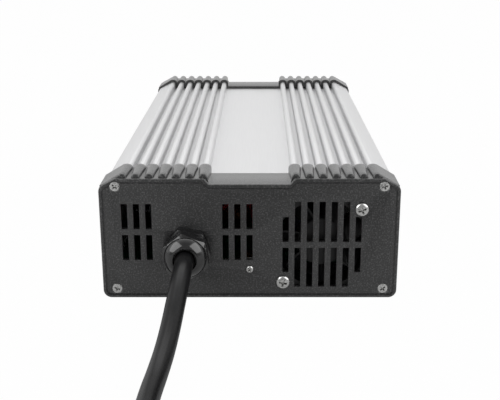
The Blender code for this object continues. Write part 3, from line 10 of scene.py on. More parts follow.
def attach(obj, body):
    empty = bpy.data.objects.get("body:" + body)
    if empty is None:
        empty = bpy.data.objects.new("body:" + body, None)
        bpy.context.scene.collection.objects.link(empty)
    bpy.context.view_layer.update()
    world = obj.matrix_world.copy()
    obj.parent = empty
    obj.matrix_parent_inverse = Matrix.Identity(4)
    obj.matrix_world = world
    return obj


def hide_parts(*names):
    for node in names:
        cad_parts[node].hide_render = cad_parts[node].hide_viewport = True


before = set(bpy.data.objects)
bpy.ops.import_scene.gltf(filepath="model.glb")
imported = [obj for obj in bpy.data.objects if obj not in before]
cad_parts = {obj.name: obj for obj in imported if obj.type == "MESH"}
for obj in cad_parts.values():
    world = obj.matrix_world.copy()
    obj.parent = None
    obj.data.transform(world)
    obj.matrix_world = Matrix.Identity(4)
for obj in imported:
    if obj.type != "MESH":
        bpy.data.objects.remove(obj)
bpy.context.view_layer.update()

# Camera
# It stands in front of the charger, a little to its right, and looks down on it by 16 degrees. The shift puts
# the case in the upper part of the picture, as in a product photograph.
picture_width, picture_height = 500, 400
focal_length = 834.1  # in pixels of that width
centre_column = 259.9
centre_row = 160.0
tilt = 16
camera_data = bpy.data.cameras.new("camera")
camera_data.sensor_width = 36.0
camera_data.lens = camera_data.sensor_width * focal_length / picture_width
camera_data.shift_x = (picture_width / 2 - centre_column) / picture_width
camera_data.shift_y = (centre_row - picture_height / 2) / picture_width
camera_data.clip_start = 0.01
camera = bpy.data.objects.new("camera", camera_data)
camera.location = (0.0052, -0.5407, 0.1901)
camera.rotation_euler = (radians(90 - tilt), 0, 0)
bpy.context.scene.collection.objects.link(camera)
bpy.context.scene.camera = camera


# Output lead
# A black rubber-jacketed lead, 9.5 mm thick. It leaves the gland straight, bends down to the floor under its
# own weight and runs forwards; its spare length lies in a coil there, two turns and a part of a third.
lead_diameter = 0.0095
lead_height = 0.0048  # of its axis over the floor
gland_x, gland_z = -0.0322, 0.0278  # the gland that it leaves by
coil_centre = Vector((0.0173, -0.3320, 0))
outer_turn, inner_turn, top_turn = 0.0573, 0.0475, 0.0524  # radii
step_up = 0.0096  # from the floor to the groove on top of the two turns

lead_points = [
    (gland_x, -0.1230, gland_z),
    (gland_x, -0.1400, gland_z),
    (gland_x, -0.1570, gland_z),
    (-0.0324, -0.1650, 0.0270),
    (-0.0330, -0.1750, 0.0240),
    (-0.0340, -0.1860, 0.0192),
    (-0.0352, -0.1980, 0.0135),
    (-0.0366, -0.2110, 0.0087),
    (-0.0382, -0.2250, 0.0058),
    (-0.0394, -0.2380, 0.0049),
    (-0.0399, -0.2500, lead_height),
    (-0.0400, -0.2700, lead_height),
    (-0.0400, -0.2987, lead_height),
    (-0.0400, -0.3150, lead_height),
]


def eased(value, start, end):
    """0 before start, 1 after end, and a smooth step between them."""
    t = min(1.0, max(0.0, (value - start) / (end - start)))
    return t * t * (3 - 2 * t)


coil_start, coil_end, coil_steps = 180, 935, 90  # in degrees round the coil
going_in, climbing, going_out = (430, 540), (720, 850), (850, 920)


def on_coil(angle):
    """A point of the coil: the outer turn, the one inside it, and the last one in the groove on top of both."""
    inward = (inner_turn - outer_turn) * eased(angle, *going_in)
    back_out = (top_turn - inner_turn) * eased(angle, *going_out)
    radius = outer_turn + inward + back_out
    height = lead_height + step_up * eased(angle, *climbing)
    a = radians(angle)
    return coil_centre + Vector((radius * cos(a), radius * sin(a), height))


for i in range(coil_steps):
    lead_points.append(on_coil(coil_start + (coil_end - coil_start) * i / (coil_steps - 1)))

boot_length = 0.024
connector_height, connector_reach, connector_turn = 0.0091, 0.07135, -14
connector_place = (
    Matrix.Translation(coil_centre + Vector((0, 0, connector_height)))
    @ Matrix.Rotation(radians(connector_turn), 4, "Z")
    @ Matrix.Translation((connector_reach, -boot_length, 0))
    @ Matrix.Rotation(-pi / 2, 4, "X")
)
boot_start = connector_place.translation
leaving = lead_points[-1]
leaving_way = Vector((-sin(radians(coil_end)), cos(radians(coil_end)), 0))
arriving_way = connector_place.to_3x3() @ Vector((0, 0, 1))
bend_out, bend_in, bend_steps = 0.080, 0.036, 12
for i in range(1, bend_steps + 1):
    t = i / bend_steps
    spot = (1 - t) ** 3 * leaving + t**3 * boot_start
    spot += 3 * (1 - t) ** 2 * t * (leaving + bend_out * leaving_way)
    spot += 3 * (1 - t) * t * t * (boot_start - bend_in * arriving_way)
    spot.z = leaving.z + (boot_start.z - leaving.z) * eased(t, 0.2, 0.8)
    lead_points.append(spot)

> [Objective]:
Please quote the data above in full, with no line missing.

> [The output]:
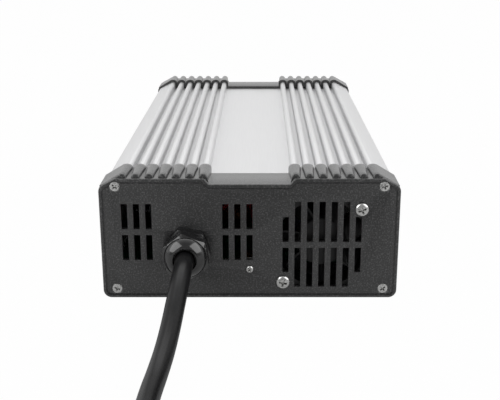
The Blender code for this object continues. Write part 3, from line 10 of scene.py on. More parts follow.
def attach(obj, body):
    empty = bpy.data.objects.get("body:" + body)
    if empty is None:
        empty = bpy.data.objects.new("body:" + body, None)
        bpy.context.scene.collection.objects.link(empty)
    bpy.context.view_layer.update()
    world = obj.matrix_world.copy()
    obj.parent = empty
    obj.matrix_parent_inverse = Matrix.Identity(4)
    obj.matrix_world = world
    return obj


def hide_parts(*names):
    for node in names:
        cad_parts[node].hide_render = cad_parts[node].hide_viewport = True


before = set(bpy.data.objects)
bpy.ops.import_scene.gltf(filepath="model.glb")
imported = [obj for obj in bpy.data.objects if obj not in before]
cad_parts = {obj.name: obj for obj in imported if obj.type == "MESH"}
for obj in cad_parts.values():
    world = obj.matrix_world.copy()
    obj.parent = None
    obj.data.transform(world)
    obj.matrix_world = Matrix.Identity(4)
for obj in imported:
    if obj.type != "MESH":
        bpy.data.objects.remove(obj)
bpy.context.view_layer.update()

# Camera
# It stands in front of the charger, a little to its right, and looks down on it by 16 degrees. The shift puts
# the case in the upper part of the picture, as in a product photograph.
picture_width, picture_height = 500, 400
focal_length = 834.1  # in pixels of that width
centre_column = 259.9
centre_row = 160.0
tilt = 16
camera_data = bpy.data.cameras.new("camera")
camera_data.sensor_width = 36.0
camera_data.lens = camera_data.sensor_width * focal_length / picture_width
camera_data.shift_x = (picture_width / 2 - centre_column) / picture_width
camera_data.shift_y = (centre_row - picture_height / 2) / picture_width
camera_data.clip_start = 0.01
camera = bpy.data.objects.new("camera", camera_data)
camera.location = (0.0052, -0.5407, 0.1901)
camera.rotation_euler = (radians(90 - tilt), 0, 0)
bpy.context.scene.collection.objects.link(camera)
bpy.context.scene.camera = camera


# Output lead
# A black rubber-jacketed lead, 9.5 mm thick. It leaves the gland straight, bends down to the floor under its
# own weight and runs forwards; its spare length lies in a coil there, two turns and a part of a third.
lead_diameter = 0.0095
lead_height = 0.0048  # of its axis over the floor
gland_x, gland_z = -0.0322, 0.0278  # the gland that it leaves by
coil_centre = Vector((0.0173, -0.3320, 0))
outer_turn, inner_turn, top_turn = 0.0573, 0.0475, 0.0524  # radii
step_up = 0.0096  # from the floor to the groove on top of the two turns

lead_points = [
    (gland_x, -0.1230, gland_z),
    (gland_x, -0.1400, gland_z),
    (gland_x, -0.1570, gland_z),
    (-0.0324, -0.1650, 0.0270),
    (-0.0330, -0.1750, 0.0240),
    (-0.0340, -0.1860, 0.0192),
    (-0.0352, -0.1980, 0.0135),
    (-0.0366, -0.2110, 0.0087),
    (-0.0382, -0.2250, 0.0058),
    (-0.0394, -0.2380, 0.0049),
    (-0.0399, -0.2500, lead_height),
    (-0.0400, -0.2700, lead_height),
    (-0.0400, -0.2987, lead_height),
    (-0.0400, -0.3150, lead_height),
]


def eased(value, start, end):
    """0 before start, 1 after end, and a smooth step between them."""
    t = min(1.0, max(0.0, (value - start) / (end - start)))
    return t * t * (3 - 2 * t)


coil_start, coil_end, coil_steps = 180, 935, 90  # in degrees round the coil
going_in, climbing, going_out = (430, 540), (720, 850), (850, 920)


def on_coil(angle):
    """A point of the coil: the outer turn, the one inside it, and the last one in the groove on top of both."""
    inward = (inner_turn - outer_turn) * eased(angle, *going_in)
    back_out = (top_turn - inner_turn) * eased(angle, *going_out)
    radius = outer_turn + inward + back_out
    height = lead_height + step_up * eased(angle, *climbing)
    a = radians(angle)
    return coil_centre + Vector((radius * cos(a), radius * sin(a), height))


for i in range(coil_steps):
    lead_points.append(on_coil(coil_start + (coil_end - coil_start) * i / (coil_steps - 1)))

boot_length = 0.024
connector_height, connector_reach, connector_turn = 0.0091, 0.07135, -14
connector_place = (
    Matrix.Translation(coil_centre + Vector((0, 0, connector_height)))
    @ Matrix.Rotation(radians(connector_turn), 4, "Z")
    @ Matrix.Translation((connector_reach, -boot_length, 0))
    @ Matrix.Rotation(-pi / 2, 4, "X")
)
boot_start = connector_place.translation
leaving = lead_points[-1]
leaving_way = Vector((-sin(radians(coil_end)), cos(radians(coil_end)), 0))
arriving_way = connector_place.to_3x3() @ Vector((0, 0, 1))
bend_out, bend_in, bend_steps = 0.080, 0.036, 12
for i in range(1, bend_steps + 1):
    t = i / bend_steps
    spot = (1 - t) ** 3 * leaving + t**3 * boot_start
    spot += 3 * (1 - t) ** 2 * t * (leaving + bend_out * leaving_way)
    spot += 3 * (1 - t) * t * t * (boot_start - bend_in * arriving_way)
    spot.z = leaving.z + (boot_start.z - leaving.z) * eased(t, 0.2, 0.8)
    lead_points.append(spot)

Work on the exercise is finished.